A couple of months ago, I went for a walk here in Washington, D.C. My
destination was 1228 N Street NW, just two blocks south of Logan
Circle. My mission was to stand before the building described in a Washington Post
article as a "plain three-story brick house ... with a lawn of velvety
grass [and] the words 'School of Cookery'" lettered on the western
facade. But when I arrived at my destination and saw instead a hulking
apartment building and no lawn, I realized that wishful thinking -- or,
rather, the relentless passage of time and perhaps even demolition
cranes -- had gotten the better of me.
In fact, the aforementioned Post article is dated May 3, 1896. The quaint house at 1228 N Street and the School of Cookery no longer exist. In 1906, the school's founder Anna Woodbury (née Lowell) died in her home several blocks from the school at 1319 Massachusetts Avenue -- another house that I later confirmed on the same walk is no more.

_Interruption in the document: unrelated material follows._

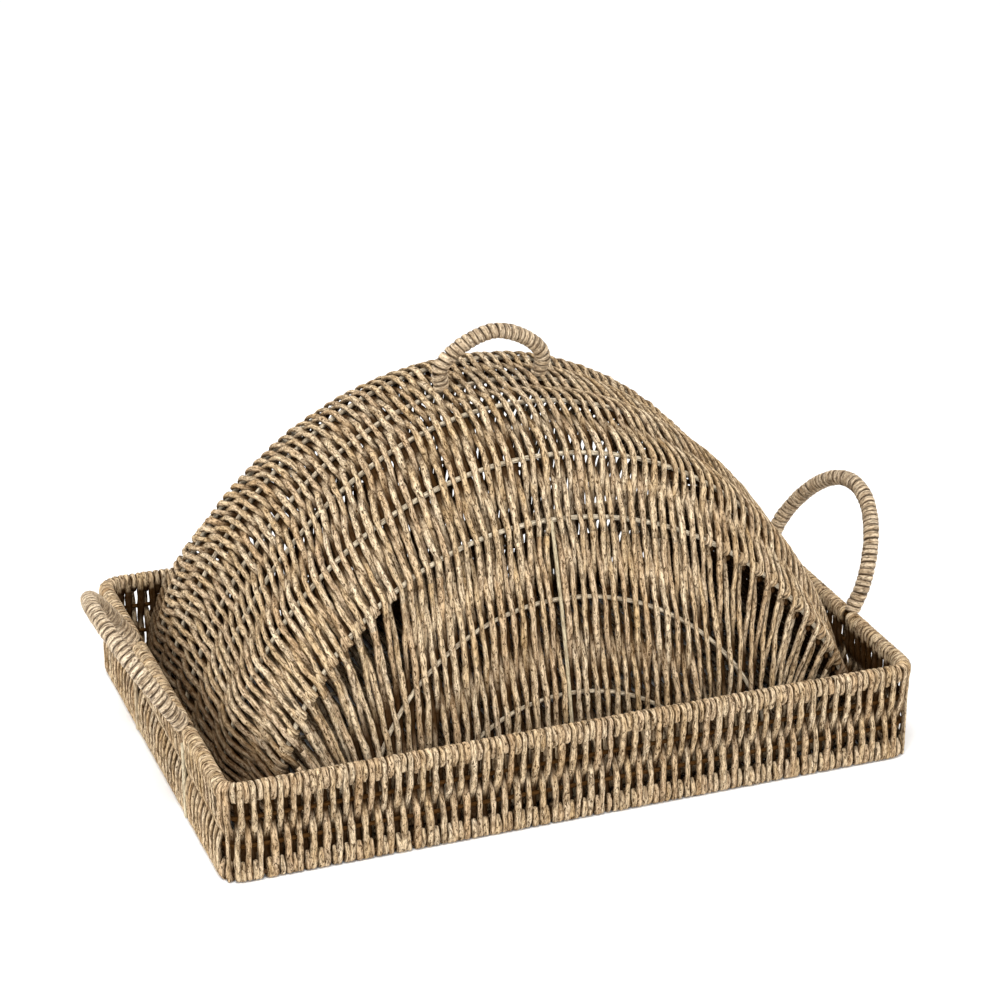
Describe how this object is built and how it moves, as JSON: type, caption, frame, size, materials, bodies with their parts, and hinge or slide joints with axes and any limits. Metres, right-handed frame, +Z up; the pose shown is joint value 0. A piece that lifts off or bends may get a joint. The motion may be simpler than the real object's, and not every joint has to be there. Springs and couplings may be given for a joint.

I've been drawn to Anna Lowell and inspired to take walks like this in search of her story after encountering an artifact from her life that, unlike the School of Cookery, still exists. At the National Library of Medicine one can view a photographic album presented to Lowell in 1864 by a group of attendants in D.C.'s Armory Square Hospital. In 1862, having recently been trained as a nurse, Lowell had traveled from Cambridge to D.C. and immediately gotten to work. Lowell -- niece of the famous poet and critic James Russell Lowell -- initially served as a nurse on a hospital ship, the Daniel Webster, and, for the remainder of the Civil War, volunteered in Ward K of the Armory Square Hospital.